You can also chain results between actors. For example, after loading data, you can send the result to the preprocessor and then forward the preprocessed data to the model.

5. Error Handling and Graceful Shutdown

It’s important to handle errors and ensure that actors can shut down gracefully when their work is done.

Handling Errors

class SafeActor(AsyncActor):
    async def run(self) -> None:
        try:
            await super().run()
        except Exception as e:
            _logger.error(f"Actor failed: {e}")

Graceful Shutdown

You can stop an actor by signaling it to exit the message loop.
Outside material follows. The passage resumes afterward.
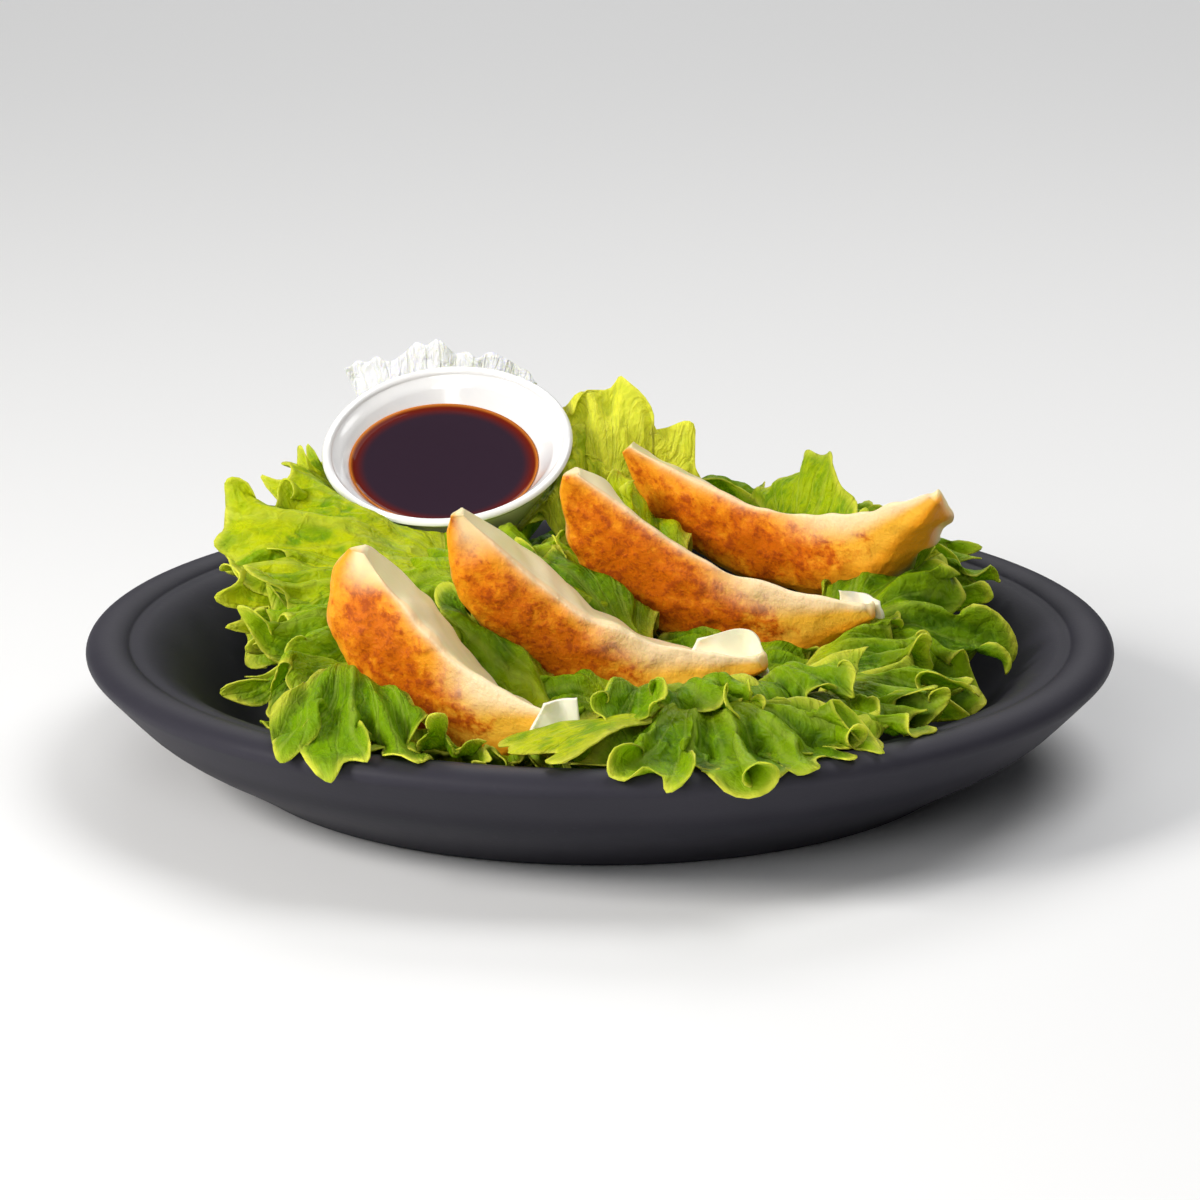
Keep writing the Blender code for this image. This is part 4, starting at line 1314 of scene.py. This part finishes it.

class StoppableActor(AsyncActor):
    async def run(self) -> None:
        running = True
        while running:
            message = await self.receive()
            if message == 'stop':
                running = False
            else:
                await self.on_receive(message)

# In main function:
await actor.send('stop')  # This stops the actor

6. Testing and Debugging

When building an asynchronous actor system, testing becomes more challenging because of the concurrent nature of tasks. Use unittest or pytest with asyncio support.

Example Test for DataLoaderActor

import unittest
import asyncio

class TestAsyncActors(unittest.IsolatedAsyncioTestCase):
    async def test_data_loader(self):
        loader = DataLoaderActor()
        asyncio.create_task(loader.run())
        await loader.send('test_data.csv')
        result = await loader.receive()
        self.assertEqual(result, "Data loaded from test_data.csv")

if __name__ == '__main__':
    unittest.main()

Conclusion

By building a custom actor framework using Python’s asyncio, you gain full control over how actors interact, process messages, and handle concurrency. This approach allows you to build highly scalable and fault-tolerant data science pipelines. You can:

  • Manage data asynchronously across different stages like loading, preprocessing, and model inference.
  • Ensure isolation between tasks, making your system more robust and easier to maintain.

With this foundation, you can extend the framework to add more actors for tasks like feature engineering, model tuning, and real-time monitoring.